*WRITTEN PROBLEM*. Quote exactly the lines between the line containing "Continue the build123d" and the line containing "imported = [obj", counting those two lines as part of the range. Leave the rest out.

*THE RECORDS*.
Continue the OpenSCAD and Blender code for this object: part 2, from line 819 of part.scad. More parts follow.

--

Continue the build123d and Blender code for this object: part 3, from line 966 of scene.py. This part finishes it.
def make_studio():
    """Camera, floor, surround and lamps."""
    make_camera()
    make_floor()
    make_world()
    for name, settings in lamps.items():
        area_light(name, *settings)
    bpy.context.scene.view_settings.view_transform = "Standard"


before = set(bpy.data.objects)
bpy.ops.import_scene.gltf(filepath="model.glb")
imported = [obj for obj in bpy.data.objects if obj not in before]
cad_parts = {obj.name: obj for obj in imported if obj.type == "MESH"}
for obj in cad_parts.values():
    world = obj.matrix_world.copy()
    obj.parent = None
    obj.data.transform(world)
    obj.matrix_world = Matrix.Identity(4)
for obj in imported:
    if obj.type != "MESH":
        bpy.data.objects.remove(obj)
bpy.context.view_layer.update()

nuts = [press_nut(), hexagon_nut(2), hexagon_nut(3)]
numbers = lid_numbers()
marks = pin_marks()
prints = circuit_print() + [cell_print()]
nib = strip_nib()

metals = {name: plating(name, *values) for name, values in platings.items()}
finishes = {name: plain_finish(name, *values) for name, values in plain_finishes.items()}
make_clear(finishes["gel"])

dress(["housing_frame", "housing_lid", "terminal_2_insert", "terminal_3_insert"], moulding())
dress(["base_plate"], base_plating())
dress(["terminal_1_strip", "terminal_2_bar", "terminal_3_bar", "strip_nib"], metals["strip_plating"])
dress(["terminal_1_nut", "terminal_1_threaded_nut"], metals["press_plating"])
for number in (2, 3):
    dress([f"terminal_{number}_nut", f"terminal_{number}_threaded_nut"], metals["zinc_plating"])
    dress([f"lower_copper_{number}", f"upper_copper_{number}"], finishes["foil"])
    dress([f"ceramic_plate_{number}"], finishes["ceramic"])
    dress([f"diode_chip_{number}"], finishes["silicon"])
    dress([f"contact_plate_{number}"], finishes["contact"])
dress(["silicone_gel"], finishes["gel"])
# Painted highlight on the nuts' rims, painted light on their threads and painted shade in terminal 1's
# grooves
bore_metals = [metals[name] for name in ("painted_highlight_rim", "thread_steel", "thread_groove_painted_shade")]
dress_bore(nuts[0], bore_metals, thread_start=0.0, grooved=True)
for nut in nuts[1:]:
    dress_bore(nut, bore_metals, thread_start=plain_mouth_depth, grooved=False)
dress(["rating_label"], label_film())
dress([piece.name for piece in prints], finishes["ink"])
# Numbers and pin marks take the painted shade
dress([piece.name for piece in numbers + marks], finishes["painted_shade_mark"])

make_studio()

*RESPONSE*.
Continue the build123d and Blender code for this object: part 3, from line 966 of scene.py. This part finishes it.
def make_studio():
    """Camera, floor, surround and lamps."""
    make_camera()
    make_floor()
    make_world()
    for name, settings in lamps.items():
        area_light(name, *settings)
    bpy.context.scene.view_settings.view_transform = "Standard"


before = set(bpy.data.objects)
bpy.ops.import_scene.gltf(filepath="model.glb")
imported = [obj for obj in bpy.data.objects if obj not in before]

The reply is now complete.